Charles Pérez
Zoologiste français (Bordeaux 1873-Paris 1952).
Charles Pérez, fils d'un zoologiste, manifeste dès l'enfance un goût très vif pour les animaux. Afin de satisfaire sa curiosité, il consulte les ouvrages d'histoire naturelle à sa portée, mais ceux-ci ne répondent pas toujours à son attente. Devenu chercheur, il étudie les métamorphoses des insectes pour essayer de résoudre quelques-uns des problèmes qui l'intriguent. Comment et pourquoi la chenille se transforme-t-elle en un insecte qui n'offre pas la moindre ressemblance avec elle ? Comment un être vivant peut-il se modifier, se remanier d'une façon aussi complète, en abandonnant des organes, tel le têtard qui perd sa queue ; en se fabriquant des organes nouveaux, tel le papillon qui acquiert des ailes aux riches couleurs ?
Il montre que c'est la phagocytose qui permet de faire disparaître les organes caducs, exclusivement caractéristiques de la larve. Il établit que la destruction des parties phagocytées est totale, que rien n'y échappe. Les anciens noyaux des cellules sont « frappés de déchéance définitive » ; ils meurent et sont digérés dans les phagocytes. Leur matière, en tant que substance chimique assimilable, peut être réemployée pour la nutrition des organes en voie de développement chez la nymphe, mais il n'y a jamais utilisation telle quelle pour l'édification des nouveaux tissus. Pendant la nymphose, c'est-à-dire lorsque l'insecte se trouve dans son enveloppe de nymphe, tout ce qui est très spécialisé chez l'insecte parfait se différencie entièrement à nouveau, à partir d'éléments tissulaires dont la première origine remonte à la période embryonnaire ; ces éléments sont restés, en quelque sorte, à l'état de vie latente durant la période larvaire.
Charles Pérez était de cette race d'hommes animée par la passion de comprendre et le désir d'expliquer. Quand, à l'approche de la cinquantaine, il devient directeur de la station biologique de Roscoff, en Bretagne, il apporte la même ardeur à l'étude de la faune marine qu'auparavant à celle des insectes. Il s'intéresse tout particulièrement aux parasites des crustacés décapodes – c'est-à-dire à cinq paires de pattes marcheuses. Au cours d'excursions répétées sur les mêmes grèves, et de fréquents dragages renouvelés tout le long de l'année sur les mêmes fonds, il récolte en abondance certains crabes et bernard-l'ermite. Avec son équipe, il examine les animaux un par un, les dissèque au besoin, établit un recensement par sexe, par âge, etc. Ces travaux méthodiques lui fournissent de précieuses indications sur le rapport numérique des sexes, sur l'évolution saisonnière de la population et, par suite, sur la durée de vie individuelle des crustacés et de leurs parasites. Ainsi, pour le crabe oxyrhynque, Macropodia rostrata, il constate que les jeunes arrivent sur les fonds de dragage vers le mois de février, qu'ils atteignent la maturité sexuelle au début de l'été, se reproduisent jusqu'à l'hiver, et qu'une mortalité massive atteint les vieux adultes en avril. La vie individuelle postérieure à la période larvaire ne dure donc guère plus d'une année. Il s'ensuit que la sacculine, le parasite de ce crabe, ne vivra pas au-delà de ce laps de temps.
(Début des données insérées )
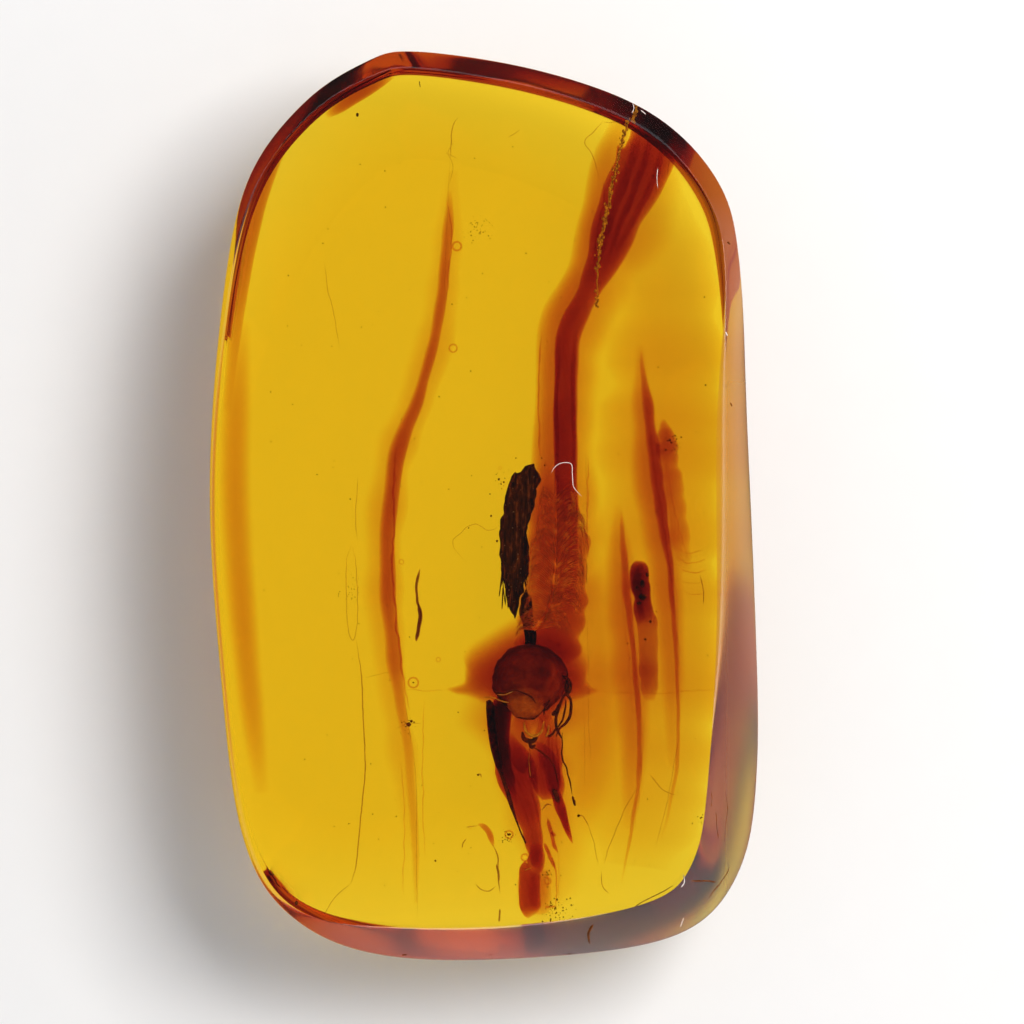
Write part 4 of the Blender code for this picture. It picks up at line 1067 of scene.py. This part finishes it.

Pérez a donné de minutieuses descriptions de parasites peu ou pas connus jusqu'alors, avec toutes les formes qu'ils affectent au cours de leur existence. Il a aussi étudié les perturbations qu'ils provoquent chez leurs hôtes, et notamment les répercussions qu'ils ont sur la vie sexuelle de ceux-ci : il a observé, par exemple, que l'épuisement général dû à la présence des parasites se manifeste directement par une diminution ou même une suppression de la fécondité. (Académie des sciences, 1935.)